The following questions and answers are excerpted from a conversation that followed the NBR screening of All Quiet on the Western Front.

It’s an incredible piece of filmmaking. How did you come up with a shot list?

Edward Berger: I spent months and months and months with the DP, James Friend, who is a friend of mine.  We’ve known each other since Patrick Melrose. During prep, I spent more time with him than with my family, unfortunately. We locked ourselves in a room for three months in Berlin, and we’d do 10-14 day stretches at a time. Meticulous is the right word. We were obsessed with finding the right shots to tell the story. The movie didn’t have much money—compared to American films, laughable—so we really needed to plan and know exactly what we were going to do. And we spent those months storyboarding everything, especially the battle scenes, completely. If you were to put the storyboards next to the movie, it would look exactly the same. Maybe a shot was dropped, or two were swapped, but it’s really what we conceived. It’s the part of planning I really enjoy. I would also say that in a film like this, very often you might use two, three, four, five cameras to capture everything and make sure you have the coverage. We shot everything single camera. There was a second camera there that we would use to plan ahead, but 99.5% of the time, we shot with just one camera to get exactly the precise moment that we felt would let the audience experience what Paul was feeling. That was the main motivation, to give the audience the feeling of what Paul has in his stomach.
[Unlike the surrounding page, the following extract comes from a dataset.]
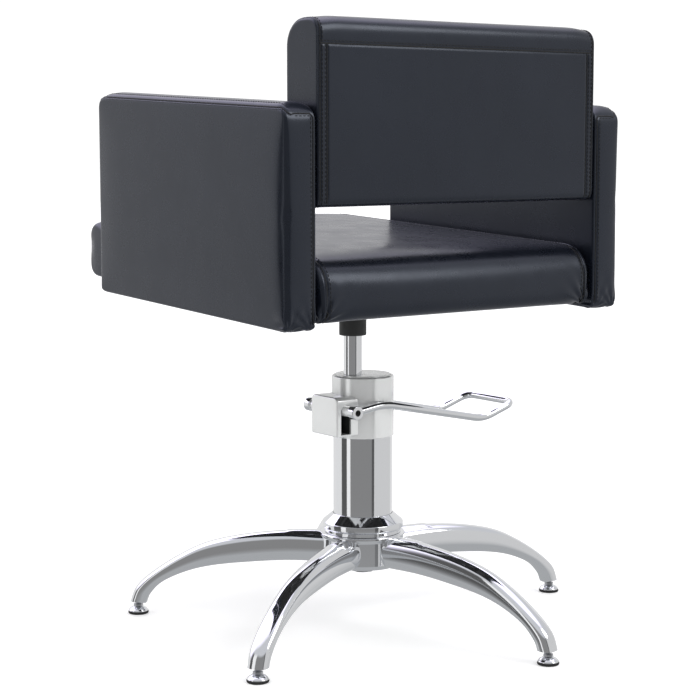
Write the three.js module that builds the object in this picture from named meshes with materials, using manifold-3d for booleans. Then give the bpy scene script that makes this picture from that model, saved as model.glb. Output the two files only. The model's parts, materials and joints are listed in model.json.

Everything is there to put you in Paul’s shoes.

Your DP said that his collaboration with you is one of the most unique he’s had with a director.  

EB: We’re both obsessed with precision and architecture in the film. It’s not haphazard and we don’t try to find the shot on set. It gives me true pleasure to set up a shot and in that shot, have every department create the illusion that this is reality. Let it be production design, the SFX, makeup, the smoke that’s in the background or the explosion that is nearby, the wear and tear on the costumes, the music… everything is there to make that moment feel real. Everything is there to put you in Paul’s shoes. We both really love the crafting of each shot.

I heard that during the battle sequences you put a whiteboard with the storyboards next to the camera. That’s a technique I’ve really only experienced in commercial work. Can you talk about that?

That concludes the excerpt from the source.